‘If you’re on a first-name basis with the radio, you’ve made it,’ says actor Robin Williams, talking of the subject of this documentary, the sweetly smiling, sometimes ever-so-slightly petulant, wiry-haired Craig Castaldo, aka Radioman. The ultimate hanger-on, Castaldo has made it his business to know about every movie being shot in New York, right down to the last minute detail, (including having a stalker-like knowledge into each stars’ filming schedule).

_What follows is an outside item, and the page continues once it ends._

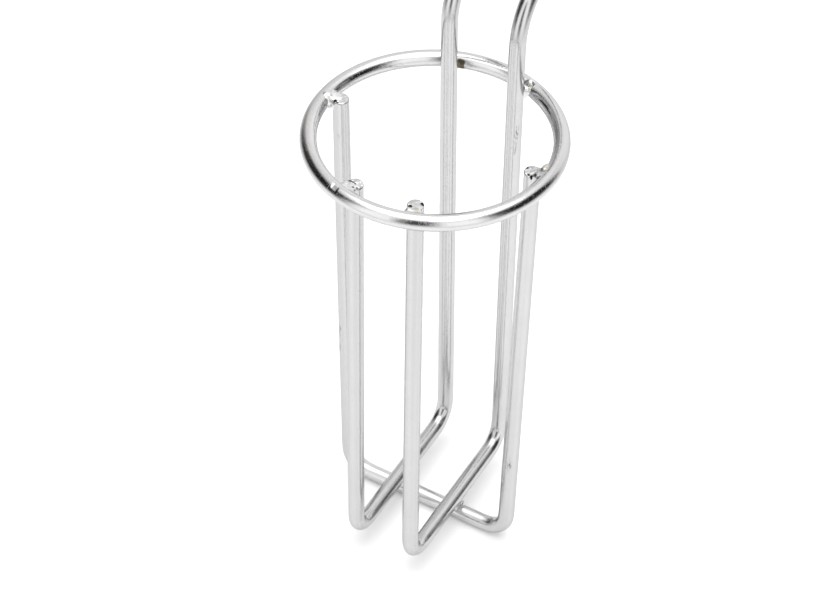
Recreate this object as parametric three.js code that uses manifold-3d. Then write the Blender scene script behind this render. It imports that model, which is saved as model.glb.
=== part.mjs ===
// Chrome wire holder: a ring collar carried by three rods bent up from a crossed base.
// The two long rods rise behind the ring and arch over backwards into a pair of hooks.
// Millimetres, +Z up. The origin is under the middle of the ring, on the underside of the
// cross rod, which is the level the holder stands on. -Y is the front, +Y the hooks' side.
import * as THREE from "three";
import { mergeVertices } from "three/addons/utils/BufferGeometryUtils.js";
import Module from "manifold-3d";

const wasm = await Module();
wasm.setup();

// ---- driving dimensions ----
const ROD_DIAMETER = 9.5;
const ROD_SIDES = 16;
const FIT_GAP = 0.3; // left between pieces that touch
const RING_RADIUS = 69; // to the middle of the rod
const RING_HEIGHT = 287.5;
const RING_STEPS = 72;
const RING_JOINT_ANGLE = 246.5; // degrees from +X, just beside the left front prong
const RING_JOINT_WIDTH = 1.2;
const RING_JOINT_STANDS_PROUD = 0.35;
const BEND_RADIUS = 13.5;
const BEND_STEPS = 8;
const HOOK_RADIUS = 31;
const HOOK_START_HEIGHT = 321;
const HOOK_STEPS = 16;
const HOOK_TAIL = 4;

// Each leg passes the ring at an angle and meets the base at its foot. The rods are bent and
// set by hand, so no two feet lie quite alike.
const LEGS = {
  frontLeft: { ringAngle: 251.8, foot: [-17.8, -53.5], endsAboveRing: 2 },
  frontRight: { ringAngle: 288.1, foot: [19.6, -56], endsAboveRing: 3.2 },
  rearLeft: { ringAngle: 110.7, foot: [-17.8, 58.3] },
  rearRight: { ringAngle: 69.7, foot: [19.6, 57.3] },
  left: { ringAngle: 179.3, foot: [-53.1, 2.2], endsAboveRing: 3.5 },
  right: { ringAngle: 0.6, foot: [55.1, -2.3], endsAboveRing: 1.3 },
};

// Weld beads: half sizes along the ring, across it and upwards
const RING_BEAD = [5, 3.2, 4.2];
const BASE_BEAD = [6, 6, 3];
const BEAD_SEGMENTS = [16, 10];

// ---- values that follow ----
const rodRadius = ROD_DIAMETER / 2;
const cornerRadius = rodRadius / Math.cos(Math.PI / ROD_SIDES);
const crossRunHeight = rodRadius;
const longRunHeight = crossRunHeight + ROD_DIAMETER + FIT_GAP;
const legCircleRadius = RING_RADIUS - rodRadius - cornerRadius - FIT_GAP;
const X_AXIS = new THREE.Vector3(1, 0, 0);
const Y_AXIS = new THREE.Vector3(0, 1, 0);
const Z_AXIS = new THREE.Vector3(0, 0, 1);

// ---- rods: a round section swept along straights and bends ----

// A path given by its stations, so that straights take one step and bends take several.
// The section keeps one axis as near as it can to `across`, so the rod never twists.
class RodPath extends THREE.Curve {
  constructor(stations, across) {
    super();
    this.stations = stations;
    this.across = across;
  }

  getPointAt(u) {
    const index = Math.round(u * (this.stations.length - 1));
    return this.stations[index].point.clone();
  }

  computeFrenetFrames() {
    const tangents = this.stations.map((station) => station.tangent);
    const normals = tangents.map((tangent) =>
      this.across.clone().addScaledVector(tangent, -this.across.dot(tangent)).normalize());
    const binormals = tangents.map((tangent, i) => tangent.clone().cross(normals[i]));
    return { tangents, normals, binormals };
  }
}

// A many-sided section with a flat facing each of its own axes, rodRadius from the middle.
function rodSection(extraRadius) {
  const radius = (rodRadius + extraRadius) / Math.cos(Math.PI / ROD_SIDES);
  const corners = [];
  for (let i = 0; i < ROD_SIDES; i += 1) {
    const angle = ((i + 0.5) / ROD_SIDES) * 2 * Math.PI;
    corners.push(new THREE.Vector2(radius * Math.cos(angle), radius * Math.sin(angle)));
  }
  return new THREE.Shape(corners);
}

function sweepRod(stations, across, extraRadius = 0) {
  return new THREE.ExtrudeGeometry(rodSection(extraRadius), {
    steps: stations.length - 1,
    extrudePath: new RodPath(stations, across),
  });
}

function direction(from, to) {
  return to.clone().sub(from).normalize();
}

// The stations of a bend that turns from `incoming` to `outgoing`, starting at `start`.
function arcStations(start, incoming, outgoing, radius, angle, steps) {
  const sideways = outgoing.clone().addScaledVector(incoming, -outgoing.dot(incoming)).normalize();
  const stations = [];
  for (let i = 0; i <= steps; i += 1) {
    const turned = (i / steps) * angle;
    const point = start.clone()
      .addScaledVector(incoming, radius * Math.sin(turned))
      .addScaledVector(sideways, radius * (1 - Math.cos(turned)));
    const tangent = incoming.clone().multiplyScalar(Math.cos(turned))
      .addScaledVector(sideways, Math.sin(turned));
    stations.push({ point, tangent });
  }
  return stations;
}

function bendAtCorner(before, corner, after) {
  const incoming = direction(before, corner);
  const outgoing = direction(corner, after);
  const angle = incoming.angleTo(outgoing);
  const start = corner.clone().addScaledVector(incoming, -BEND_RADIUS * Math.tan(angle / 2));
  return arcStations(start, incoming, outgoing, BEND_RADIUS, angle, BEND_STEPS);
}

// Where a leg's middle line stands at a height: it passes its foot and its place in the ring.
function legPoint(leg, runHeight, height) {
  const angle = THREE.MathUtils.degToRad(leg.ringAngle);
  const atRing = new THREE.Vector3(
    legCircleRadius * Math.cos(angle), legCircleRadius * Math.sin(angle), RING_HEIGHT);
  const atFoot = new THREE.Vector3(leg.foot[0], leg.foot[1], runHeight);
  return atFoot.lerp(atRing, (height - runHeight) / (RING_HEIGHT - runHeight));
}

function prongStart(leg, runHeight, extraLength) {
  const foot = legPoint(leg, runHeight, runHeight);
  const point = legPoint(leg, runHeight, RING_HEIGHT + leg.endsAboveRing + extraLength);
  return { point, tangent: direction(point, foot) };
}

// A long rod: front prong, run along the base, rear upright, hook.
function longRodStations(front, rear, extraLength) {
  const prong = prongStart(front, longRunHeight, extraLength);
  const frontFoot = legPoint(front, longRunHeight, longRunHeight);
  const rearFoot = legPoint(rear, longRunHeight, longRunHeight);
  const hookStart = legPoint(rear, longRunHeight, HOOK_START_HEIGHT);
  const upward = direction(rearFoot, hookStart);
  const hook = arcStations(hookStart, upward, Y_AXIS, HOOK_RADIUS, Math.PI, HOOK_STEPS);
  const arcEnd = hook[hook.length - 1];
  const tailEnd = arcEnd.point.clone().addScaledVector(arcEnd.tangent, HOOK_TAIL + extraLength);
  return [
    prong,
    ...bendAtCorner(prong.point, frontFoot, rearFoot),
    ...bendAtCorner(frontFoot, rearFoot, hookStart),
    ...hook,
    { point: tailEnd, tangent: arcEnd.tangent },
  ];
}

// The cross rod: left prong, run under the long rods, right prong.
function crossRodStations(extraLength) {
  const leftProng = prongStart(LEGS.left, crossRunHeight, extraLength);
  const rightProng = prongStart(LEGS.right, crossRunHeight, extraLength);
  const leftFoot = legPoint(LEGS.left, crossRunHeight, crossRunHeight);
  const rightFoot = legPoint(LEGS.right, crossRunHeight, crossRunHeight);
  return [
    leftProng,
    ...bendAtCorner(leftProng.point, leftFoot, rightFoot),
    ...bendAtCorner(leftFoot, rightFoot, rightProng.point),
    { point: rightProng.point, tangent: rightProng.tangent.clone().negate() },
  ];
}

// Stations along the ring's middle circle, between two angles in radians.
function ringStations(from, to, steps) {
  const stations = [];
  for (let i = 0; i <= steps; i += 1) {
    const angle = from + ((to - from) * i) / steps;
    const point = new THREE.Vector3(
      RING_RADIUS * Math.cos(angle), RING_RADIUS * Math.sin(angle), RING_HEIGHT);
    const tangent = new THREE.Vector3(-Math.sin(angle), Math.cos(angle), 0);
    stations.push({ point, tangent });
  }
  return stations;
}

const ringJointAngle = THREE.MathUtils.degToRad(RING_JOINT_ANGLE);
const ringJointHalf = RING_JOINT_WIDTH / 2 / RING_RADIUS;
const ringEndHalf = (RING_JOINT_WIDTH / 2 + FIT_GAP) / RING_RADIUS;

function ringGeometry(extraRadius = 0) {
  const from = ringJointAngle + ringEndHalf;
  const to = ringJointAngle - ringEndHalf + 2 * Math.PI;
  return sweepRod(ringStations(from, to, RING_STEPS), Z_AXIS, extraRadius);
}

// The butt weld that closes the ring, dressed almost flush.
function ringJointGeometry() {
  const stations = ringStations(ringJointAngle - ringJointHalf, ringJointAngle + ringJointHalf, 1);
  return sweepRod(stations, Z_AXIS, RING_JOINT_STANDS_PROUD);
}

function leftRodGeometry(grow = 0) {
  return sweepRod(longRodStations(LEGS.frontLeft, LEGS.rearLeft, grow), X_AXIS, grow);
}

function rightRodGeometry(grow = 0) {
  return sweepRod(longRodStations(LEGS.frontRight, LEGS.rearRight, grow), X_AXIS, grow);
}

function crossRodGeometry(grow = 0) {
  return sweepRod(crossRodStations(grow), Y_AXIS, grow);
}

// ---- weld beads: a lump of weld metal, cut clear of the rods that it joins ----

function toSolid(geometry) {
  const bare = geometry.clone();
  bare.deleteAttribute("normal");
  bare.deleteAttribute("uv");
  const merged = mergeVertices(bare, 1e-4);
  return new wasm.Manifold(new wasm.Mesh({
    numProp: 3,
    vertProperties: merged.attributes.position.array,
    triVerts: new Uint32Array(merged.index.array),
  }));
}

function toGeometry(solid) {
  const { vertProperties, triVerts } = solid.getMesh();
  const geometry = new THREE.BufferGeometry();
  geometry.setAttribute("position", new THREE.BufferAttribute(vertProperties, 3));
  geometry.setIndex(new THREE.BufferAttribute(triVerts, 1));
  geometry.computeVertexNormals();
  return geometry;
}

function beadGeometry(centre, halfSizes, turn, neighbours) {
  const lump = new THREE.SphereGeometry(1, ...BEAD_SEGMENTS);
  lump.scale(...halfSizes);
  lump.rotateZ(turn);
  lump.translate(centre.x, centre.y, centre.z);
  return toGeometry(neighbours.reduce((solid, other) => solid.subtract(other), toSolid(lump)));
}

const grownRing = toSolid(ringGeometry(FIT_GAP));
const grownLeftRod = toSolid(leftRodGeometry(FIT_GAP));
const grownRightRod = toSolid(rightRodGeometry(FIT_GAP));
const grownCrossRod = toSolid(crossRodGeometry(FIT_GAP));

function ringBead(leg, rod) {
  const angle = THREE.MathUtils.degToRad(leg.ringAngle);
  const touchRadius = legCircleRadius + cornerRadius;
  const centre = new THREE.Vector3(
    touchRadius * Math.cos(angle), touchRadius * Math.sin(angle), RING_HEIGHT);
  return beadGeometry(centre, RING_BEAD, angle + Math.PI / 2, [grownRing, rod]);
}

// The crossing of a long rod's run over the cross rod's run, seen from above.
function runCrossing(front, rear) {
  const [frontFoot, rearFoot, leftFoot, rightFoot] = [front, rear, LEGS.left, LEGS.right]
    .map((leg) => new THREE.Vector2(...leg.foot));
  const longRun = rearFoot.clone().sub(frontFoot);
  const crossRun = rightFoot.sub(leftFoot);
  const share = leftFoot.sub(frontFoot).cross(crossRun) / longRun.cross(crossRun);
  return frontFoot.addScaledVector(longRun, share);
}

function baseBead(front, rear, rod) {
  const crossing = runCrossing(front, rear);
  const centre = new THREE.Vector3(crossing.x, crossing.y, ROD_DIAMETER + FIT_GAP / 2);
  return beadGeometry(centre, BASE_BEAD, 0, [grownCrossRod, rod]);
}

// ---- the assembly ----

function chrome(color, roughness) {
  return new THREE.MeshStandardMaterial({ color, roughness, metalness: 1 });
}

const holder = new THREE.Group();

function addPart(name, geometry, material) {
  const mesh = new THREE.Mesh(geometry, material);
  mesh.name = name;
  holder.add(mesh);
}

addPart("ring_collar", ringGeometry(), chrome(0xd9dadb, 0.12));
addPart("ring_joint_weld", ringJointGeometry(), chrome(0xc4c3c0, 0.35));
addPart("left_long_rod", leftRodGeometry(), chrome(0xd6d7d8, 0.16));
addPart("right_long_rod", rightRodGeometry(), chrome(0xd6d7d8, 0.16));
addPart("cross_rod", crossRodGeometry(), chrome(0xd6d7d8, 0.16));

const ringWelds = [
  ["weld_front_left_prong", LEGS.frontLeft, grownLeftRod],
  ["weld_front_right_prong", LEGS.frontRight, grownRightRod],
  ["weld_rear_left_upright", LEGS.rearLeft, grownLeftRod],
  ["weld_rear_right_upright", LEGS.rearRight, grownRightRod],
  ["weld_left_prong", LEGS.left, grownCrossRod],
  ["weld_right_prong", LEGS.right, grownCrossRod],
];
for (const [name, leg, rod] of ringWelds) {
  addPart(name, ringBead(leg, rod), chrome(0xc8c6c0, 0.38));
}

addPart("weld_base_left", baseBead(LEGS.frontLeft, LEGS.rearLeft, grownLeftRod),
  chrome(0xc8c6c0, 0.38));
addPart("weld_base_right", baseBead(LEGS.frontRight, LEGS.rearRight, grownRightRod),
  chrome(0xc8c6c0, 0.38));

export default holder;
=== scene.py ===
"""Looks for the chrome wire stand: smooth bent rods, a ring collar and weld beads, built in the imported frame.

Lengths are in metres. +Z is up, -Y is the front, and the hooks point to +Y.
"""

import math
import random

import bpy
import numpy as np
from mathutils import Matrix, Vector


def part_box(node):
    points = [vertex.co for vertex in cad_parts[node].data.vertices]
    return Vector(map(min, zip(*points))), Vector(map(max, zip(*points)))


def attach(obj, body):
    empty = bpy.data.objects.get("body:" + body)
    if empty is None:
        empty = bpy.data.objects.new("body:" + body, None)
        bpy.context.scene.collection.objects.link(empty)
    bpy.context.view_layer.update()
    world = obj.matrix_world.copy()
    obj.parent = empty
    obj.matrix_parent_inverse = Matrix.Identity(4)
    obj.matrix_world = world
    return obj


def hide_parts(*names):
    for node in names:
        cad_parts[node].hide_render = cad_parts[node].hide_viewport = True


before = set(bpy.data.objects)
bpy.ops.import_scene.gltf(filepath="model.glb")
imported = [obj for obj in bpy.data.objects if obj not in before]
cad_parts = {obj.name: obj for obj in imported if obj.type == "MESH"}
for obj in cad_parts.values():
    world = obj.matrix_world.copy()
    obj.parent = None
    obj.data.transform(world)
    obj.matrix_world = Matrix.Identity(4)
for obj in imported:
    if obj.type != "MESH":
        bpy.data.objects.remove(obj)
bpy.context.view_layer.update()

MM = 0.001
BODY = "root"

# ---- measures taken from the frame ----
ring_low, ring_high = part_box("ring_collar")
ROD_RADIUS = (ring_high.z - ring_low.z) / 2
RING_HEIGHT = (ring_high.z + ring_low.z) / 2
RING_RADIUS = (ring_high.x - ring_low.x) / 2 - ROD_RADIUS
CROSS_RUN_HEIGHT = ROD_RADIUS
LONG_RUN_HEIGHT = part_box("left_long_rod")[0].z + ROD_RADIUS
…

Film & Cinema | Cinema Reviews
Diff film review: Radioman
Hollywood’s great and good line up to sentimentally sing the praises of homeless man who made himself a friend of the stars
Loyally camping out in the harsh climate of New York city’s streets, Castaldo has become a permanent fixture on every film set in the Big Apple, together with his trademark radio, which he keeps on a bit of string round his neck.
His first brush with stardom came in 1990. Drunk and finding himself hanging about a New York street, he unwittingly bumps into Bruce Willis during the filming of Bonfire of the Vanities. Mistaking Willis for a down-and-out on account of his acting garb, the two strike up a conversation, Castaldo is invited onto the set, and the stage is set for a slew of cameos in more than 100 films.
Castaldo’s story is fascinating and heartbreaking, and one can only feel slight despair at the story of the lower middle-class boy, close to his mother but regularly beaten by a dominant father, who drinks himself into the gutter. But he got clean after a spell in the psychiatric ward of the city’s Bellevue Hospital and through a succession of bit parts that have come from years of hanging about on film sets he is no longer homeless, (he lives in a cockroach-infested dwelling packed full of video tapes of the stars he so admires).
The film may veer from an unspoken mockery of our subject to the more poignant moments that come from the insights into his own story, and the slew of Hollywood’s great and good who line up to sentimentally sing Castaldo’s praises is absorbing and says more about them than they probably would have liked. And although Castaldo’s only home may be the film set (not every star is willing to play along – James Gandolfini unceremoniously evicts him from his trailer at one point) one still feels that ultimately Radioman has made a success out of being a bit of a nuisance.